Decisions only affect the quality of the journey, not the end date.
Trust and waiting are inextricably linked.
When we listen to Holy Spirit, we can understand how God is present in our lives and make good decisions.
“You have to go through this, even now, but you’re going to be ok. You have lots more work to do.” (a drop by visit from someone I’ve known for years who stayed only long enough to deliver that message)
In closing, I share a couple of examples of how I am learning to listen to the 'whispers'.
On September 5th, while going through emails and sorting through details that lead me down paths I never knew existed, I came across a message from someone who has frequently shared feedback on my blog posts. Not having heard from them lately, I dashed off a quick email to ask if all was ok, asking to simply let me know. Within a few hours I received an outpouring of reflections as it was the fifth anniversary of the loss of their spouse! I treasure such messages having been able to positively affect someone's day by listening to the whisper and simply touching base.
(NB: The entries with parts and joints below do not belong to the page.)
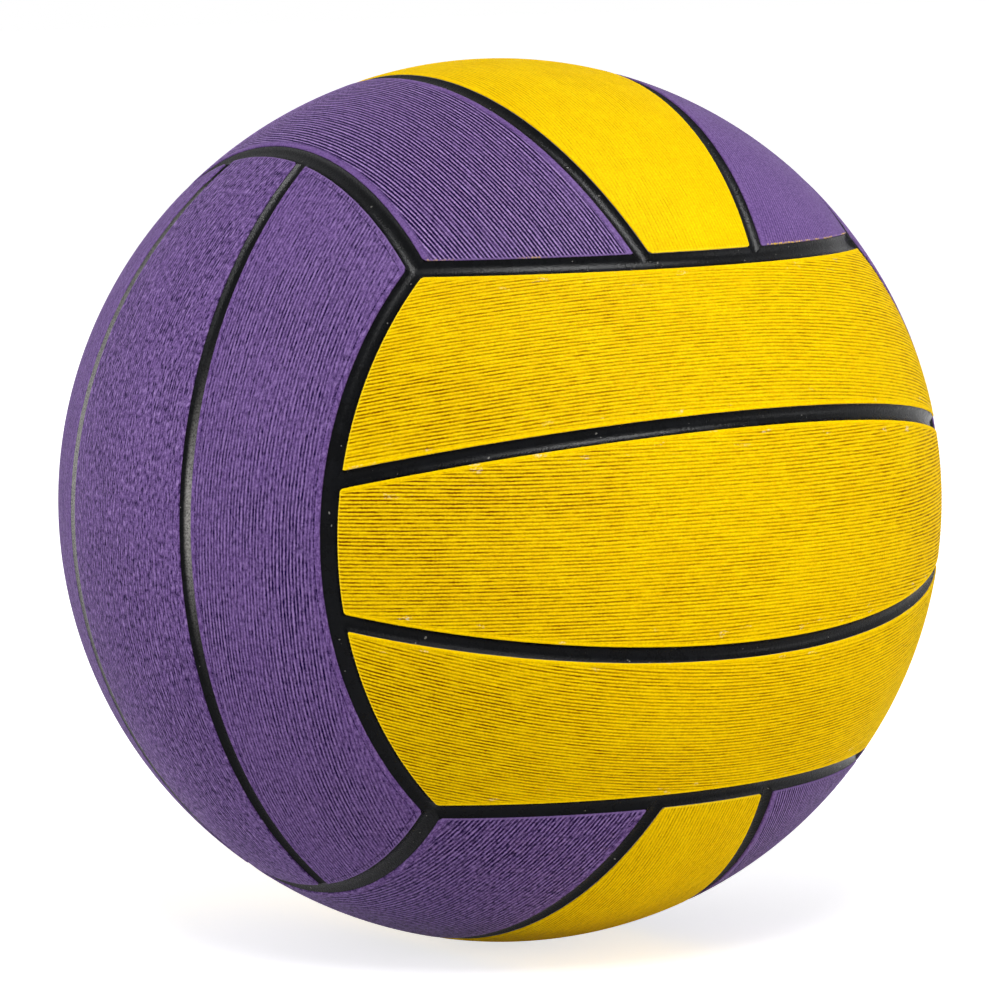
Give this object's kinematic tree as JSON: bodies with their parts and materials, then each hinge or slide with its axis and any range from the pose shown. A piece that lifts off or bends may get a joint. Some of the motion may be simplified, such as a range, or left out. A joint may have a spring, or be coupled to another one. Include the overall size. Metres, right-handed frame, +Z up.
{
  "type": "water polo ball",
  "caption": "Inflated rubber ball with ribbed strips over a black carcass, channels between the strips, and an inflation valve.",
  "frame": {"origin": "centre of the ball", "axes": "+Z up, towards the middle of the top face, +Y out through the valve at the back, -Y out of the yellow front face whose strips lie along X"},
  "size_m": [0.22, 0.2199, 0.22],
  "materials": {
    "yellow_rubber": "matte",
    "purple_rubber": "matte",
    "black_rubber": "satin",
    "nylon_thread": "matte",
    "butyl_rubber": "satin",
    "plug_rubber": "satin"
  },
  "bodies": {
    "root": {"front_panel_upper": "yellow_rubber", "front_panel_middle": "yellow_rubber", "front_panel_lower": "yellow_rubber", "back_panel_upper": "yellow_rubber", "back_panel_middle": "yellow_rubber", "back_panel_lower": "yellow_rubber", "left_panel_front": "purple_rubber", "left_panel_middle": "purple_rubber", "left_panel_rear": "purple_rubber", "right_panel_front": "purple_rubber", "right_panel_middle": "purple_rubber", "right_panel_rear": "purple_rubber", "top_panel_left": "purple_rubber", "top_panel_middle": "yellow_rubber", "top_panel_right": "purple_rubber", "bottom_panel_left": "purple_rubber", "bottom_panel_middle": "yellow_rubber", "bottom_panel_right": "purple_rubber", "carcass": "black_rubber", "winding": "nylon_thread", "bladder": "butyl_rubber", "valve_housing": "black_rubber", "valve_plug": "plug_rubber"}
  },
  "joints": []
}
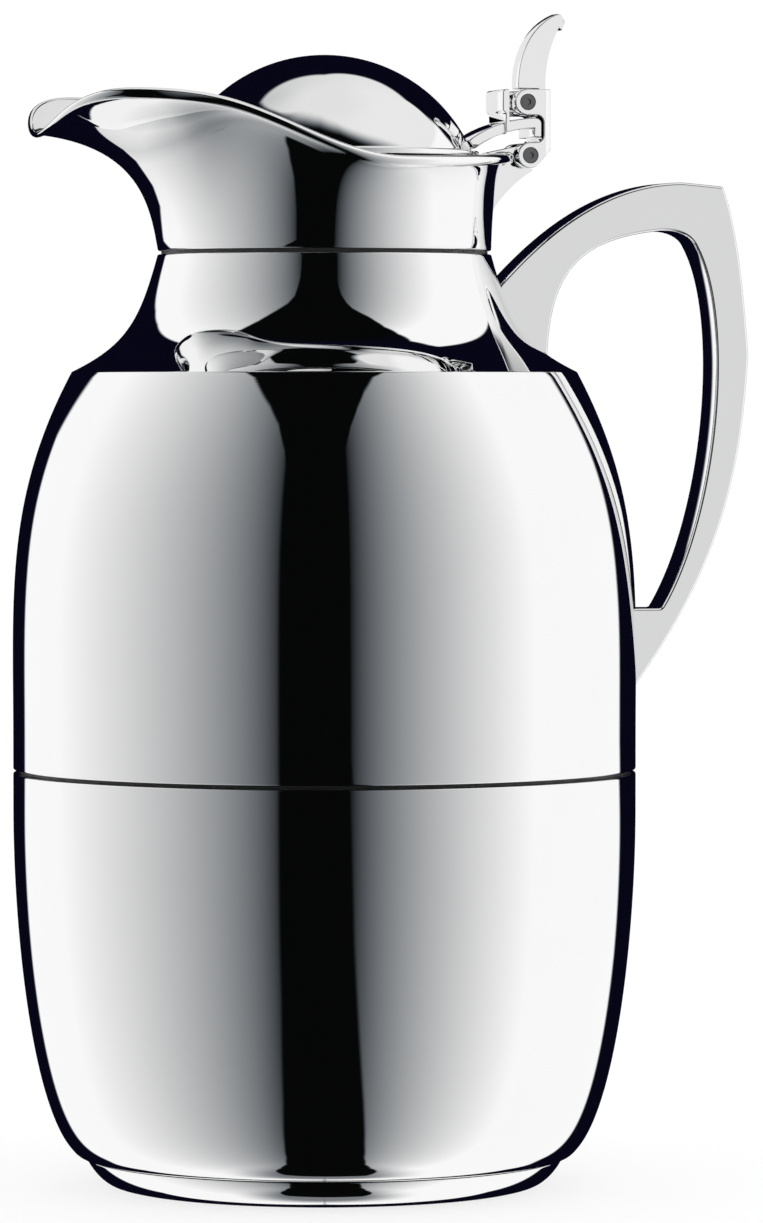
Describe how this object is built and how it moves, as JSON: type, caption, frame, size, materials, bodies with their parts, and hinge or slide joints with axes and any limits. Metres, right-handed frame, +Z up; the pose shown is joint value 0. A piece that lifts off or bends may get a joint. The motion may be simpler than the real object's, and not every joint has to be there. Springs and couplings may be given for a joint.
{
  "type": "insulated coffee jug",
  "caption": "Polished metal insulated coffee jug with a glass liner inside, a drawn-out pouring lip, a dome lid opened by a thumb lever and a loop handle.",
  "frame": {"origin": "centre of the round base at the resting plane, on the axis of the body", "axes": "+Z up along the body's axis, +X towards the handle, -X towards the pouring lip, +Y completes the right-handed frame"},
  "size_m": [0.1591, 0.1322, 0.2487],
  "materials": {
    "mirror_metal": "mirror polished chrome plate",
    "steel": "turned steel",
    "dark_plastic": "fine matt black moulding",
    "rubber": "matt rubber",
    "seal_silicone": "translucent white silicone",
    "liner_glass": "silvered glass"
  },
  "bodies": {
    "jug": {"upper_shell": "mirror_metal", "lower_shell": "mirror_metal", "upper_coupling_ring": "dark_plastic", "lower_coupling_ring": "dark_plastic", "foot_ring": "mirror_metal", "base_plate": "dark_plastic", "base_pad": "rubber", "liner_support": "rubber", "liner_outer_flask": "liner_glass", "liner_inner_flask": "liner_glass", "liner_spacers": "steel", "mouth_gasket": "rubber", "neck_insert": "dark_plastic", "spout_collar": "mirror_metal", "hinge_bracket": "mirror_metal", "handle": "mirror_metal", "handle_screws": "steel", "handle_saddles": "steel"},
    "lever": {"thumb_lever": "mirror_metal", "lever_pin": "steel", "lid_pin": "steel"},
    "lid": {"lid_dome": "mirror_metal", "lid_plate": "dark_plastic", "lid_arm": "mirror_metal", "stopper_body": "dark_plastic", "stopper_seal": "seal_silicone", "stopper_screw": "steel"}
  },
  "joints": [
    {"name": "lever_hinge", "type": "hinge", "parent": "jug", "child": "lever", "pos_m": [0.0436, 0, 0.2184], "axis": [0, 1, 0], "range_deg": [0, 70]},
    {"name": "lid_rock", "type": "hinge", "parent": "lever", "child": "lid", "pos_m": [0.043, 0, 0.2297], "axis": [0, 1, 0], "range_deg": [0, 6]}
  ]
}
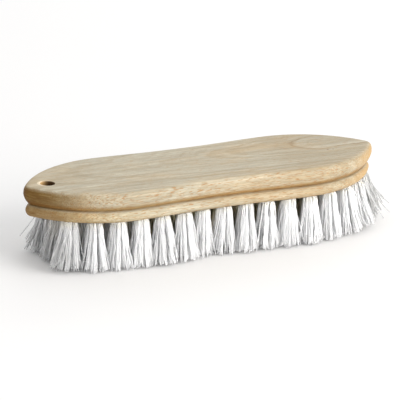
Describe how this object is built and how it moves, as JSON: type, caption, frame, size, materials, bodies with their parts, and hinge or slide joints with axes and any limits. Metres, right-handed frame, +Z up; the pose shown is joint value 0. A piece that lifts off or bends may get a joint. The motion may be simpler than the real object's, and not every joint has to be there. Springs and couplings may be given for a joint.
{
  "type": "scrub brush",
  "caption": "Hand scrub brush: a waisted, pointed wooden block with a grooved edge and a hanging hole, set with tufts of stiff white bristle.",
  "frame": {"origin": "on the surface that the bristle tips stand on, below the middle of the block", "axes": "+X along the length of the block, away from the hanging hole; +Y across it, with the front long side at -Y; +Z up, out of the flat top"},
  "size_m": [0.22, 0.065, 0.046],
  "materials": {
    "block_wood": "sanded and unvarnished, satin",
    "bristle": "extruded filament, satin",
    "anchor_steel": "drawn flat wire"
  },
  "bodies": {
    "root": {"wood_block": "block_wood", "staple_anchors": "anchor_steel", "nose_tuft": "bristle", "front_tuft_1": "bristle", "front_tuft_2": "bristle", "front_tuft_3": "bristle", "front_tuft_4": "bristle", "front_tuft_5": "bristle", "front_tuft_6": "bristle", "front_tuft_7": "bristle", "front_tuft_8": "bristle", "front_tuft_9": "bristle", "front_tuft_10": "bristle", "front_tuft_11": "bristle", "front_tuft_12": "bristle", "front_tuft_13": "bristle", "front_tuft_14": "bristle", "front_tuft_15": "bristle", "back_tuft_1": "bristle", "back_tuft_2": "bristle", "back_tuft_3": "bristle", "back_tuft_4": "bristle", "back_tuft_5": "bristle", "back_tuft_6": "bristle", "back_tuft_7": "bristle", "back_tuft_8": "bristle", "back_tuft_9": "bristle", "back_tuft_10": "bristle", "back_tuft_11": "bristle", "back_tuft_12": "bristle", "back_tuft_13": "bristle", "back_tuft_14": "bristle", "back_tuft_15": "bristle", "inner_nose_tuft": "bristle", "inner_heel_tuft": "bristle", "inner_front_tuft_1": "bristle", "inner_front_tuft_2": "bristle", "inner_front_tuft_3": "bristle", "inner_front_tuft_4": "bristle", "inner_front_tuft_5": "bristle", "inner_front_tuft_6": "bristle", "inner_front_tuft_7": "bristle", "inner_front_tuft_8": "bristle", "inner_front_tuft_9": "bristle", "inner_front_tuft_10": "bristle", "inner_front_tuft_11": "bristle", "inner_front_tuft_12": "bristle", "inner_back_tuft_1": "bristle", "inner_back_tuft_2": "bristle", "inner_back_tuft_3": "bristle", "inner_back_tuft_4": "bristle", "inner_back_tuft_5": "bristle", "inner_back_tuft_6": "bristle", "inner_back_tuft_7": "bristle", "inner_back_tuft_8": "bristle", "inner_back_tuft_9": "bristle", "inner_back_tuft_10": "bristle", "inner_back_tuft_11": "bristle", "inner_back_tuft_12": "bristle", "centre_row_tufts": "bristle"}
  },
  "joints": []
}
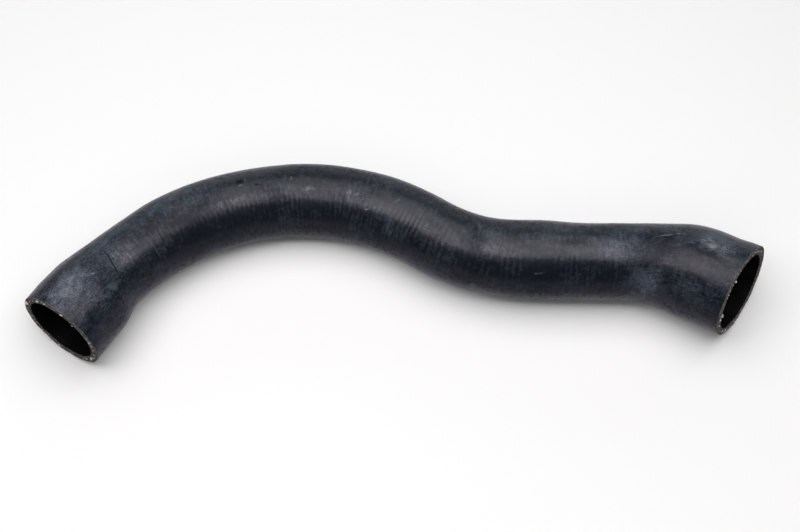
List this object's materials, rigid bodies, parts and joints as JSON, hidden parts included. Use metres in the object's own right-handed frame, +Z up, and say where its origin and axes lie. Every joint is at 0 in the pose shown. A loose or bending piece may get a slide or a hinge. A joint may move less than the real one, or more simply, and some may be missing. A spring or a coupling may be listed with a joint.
{
  "type": "radiator hose",
  "caption": "Moulded rubber coolant hose with a gently S-shaped route, widening at each end into a plain sleeve that pushes over a neck and takes a clip.",
  "frame": {"origin": "on the table that the hose lies on, under the middle of its outline", "axes": "+X along the hose's length towards its right mouth, +Z up, so that the hump of the route points to +Y"},
  "size_m": [0.4152, 0.1232, 0.0575],
  "materials": {
    "rubber": "satin black with a blue-grey bloom, scuffs and fine cross ribs",
    "yarn": "pale cord ends, where the reinforcement is cut through"
  },
  "bodies": {
    "root": {"hose": "rubber"}
  },
  "joints": []
}
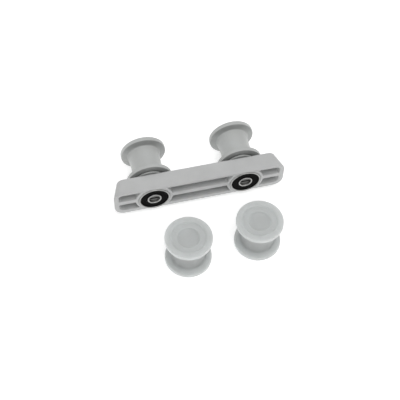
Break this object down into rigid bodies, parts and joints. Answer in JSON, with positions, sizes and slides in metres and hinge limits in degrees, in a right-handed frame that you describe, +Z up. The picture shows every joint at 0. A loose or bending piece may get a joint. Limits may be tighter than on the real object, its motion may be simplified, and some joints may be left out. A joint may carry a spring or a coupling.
{
  "type": "sliding door roller",
  "caption": "Moulded carrier bar whose sealed ball bearings turn short axles with waisted, double-flanged plastic rollers behind it; spare rollers stand loose in front.",
  "frame": {"origin": "under the middle of the whole set's bounding box, at the level of the surface that it lies on", "axes": "+X along the carrier bar, +Y along the roller axles towards the fitted rollers, +Z up"},
  "size_m": [0.0772, 0.0634, 0.0205],
  "materials": {
    "grey_plastic": "moulded, satin",
    "roller_nylon": "natural nylon, slightly translucent",
    "spacer_nylon": "natural nylon",
    "bearing_steel": "ground",
    "ball_steel": "polished",
    "black_rubber": "moulded, matt",
    "cage_polymer": "moulded",
    "axle_steel": "zinc plated, turned"
  },
  "bodies": {
    "carrier": {"carrier_bar": "grey_plastic", "left_bearing_outer_ring": "bearing_steel", "left_bearing_front_seal": "black_rubber", "left_bearing_rear_seal": "black_rubber", "right_bearing_outer_ring": "bearing_steel", "right_bearing_front_seal": "black_rubber", "right_bearing_rear_seal": "black_rubber"},
    "left_wheel": {"left_roller": "roller_nylon", "left_spacer": "spacer_nylon", "left_axle": "axle_steel", "left_bearing_inner_ring": "bearing_steel"},
    "right_wheel": {"right_roller": "roller_nylon", "right_spacer": "spacer_nylon", "right_axle": "axle_steel", "right_bearing_inner_ring": "bearing_steel"},
    "left_ball_set": {"left_bearing_cage": "cage_polymer", "left_bearing_ball_1": "ball_steel", "left_bearing_ball_2": "ball_steel", "left_bearing_ball_3": "ball_steel", "left_bearing_ball_4": "ball_steel", "left_bearing_ball_5": "ball_steel", "left_bearing_ball_6": "ball_steel", "left_bearing_ball_7": "ball_steel"},
    "right_ball_set": {"right_bearing_cage": "cage_polymer", "right_bearing_ball_1": "ball_steel", "right_bearing_ball_2": "ball_steel", "right_bearing_ball_3": "ball_steel", "right_bearing_ball_4": "ball_steel", "right_bearing_ball_5": "ball_steel", "right_bearing_ball_6": "ball_steel", "right_bearing_ball_7": "ball_steel"},
    "spare_left": {"loose_roller_left": "roller_nylon"},
    "spare_right": {"loose_roller_right": "roller_nylon"}
  },
  "joints": [
    {"name": "left_roller_spin", "type": "hinge", "parent": "carrier", "child": "left_wheel", "pos_m": [-0.02075, 0.00977, 0.01025], "axis": [0, 1, 0], "continuous": true},
    {"name": "right_roller_spin", "type": "hinge", "parent": "carrier", "child": "right_wheel", "pos_m": [0.02075, 0.00977, 0.01025], "axis": [0, 1, 0], "continuous": true},
    {"name": "left_ball_set_spin", "type": "hinge", "parent": "carrier", "child": "left_ball_set", "pos_m": [-0.02075, 0.00707, 0.01025], "axis": [0, 1, 0], "continuous": true},
    {"name": "right_ball_set_spin", "type": "hinge", "parent": "carrier", "child": "right_ball_set", "pos_m": [0.02075, 0.00707, 0.01025], "axis": [0, 1, 0], "continuous": true},
    {"name": "spare_left_lift", "type": "slide", "parent": "carrier", "child": "spare_left", "axis": [0, 0, 1], "range_m": [0, 0.025]},
    {"name": "spare_right_lift", "type": "slide", "parent": "carrier", "child": "spare_right", "axis": [0, 0, 1], "range_m": [0, 0.025]}
  ],
  "couplings": [
    {"joint": "left_ball_set_spin", "follows": "left_roller_spin", "ratio": 0.3747},
    {"joint": "right_ball_set_spin", "follows": "right_roller_spin", "ratio": 0.3747}
  ]
}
On the 9th of September, again on a winding path of email and internet searching I came across a Go Fund Me page for someone who had shared the background story of the individual in need of help. Since their attempt to be in contact, the person felt no updates were being posted due to conflicting family issues. When I finally found the site I saw there had been no update for at least two months, I simply sent a message asking for more recent information as I was considering a donation. (it's only through this page someone can know what's going on. Within an hour or more, an update had been posted! On making my donation I made it clear the only way I even learned of their need was through someone. Whether it helps mend a wounded relationship is not for me to know or to think it could be that easy. Even still, wow, Holy Spirit certainly heeds the call to action when we need His intervention.
In order to live a more peace filled, contented life I will continue to spend time in quietness and trusting confidence, knowing our Lord is giving me strength.
Enjoy these gorgeous days and remain open for your own whispers.......
Take care, God Bless,
Hugs
Liz
dobbsjones@gmail.com
"Prayers wrapped in faith and sent with love are the greatest gifts we can receive."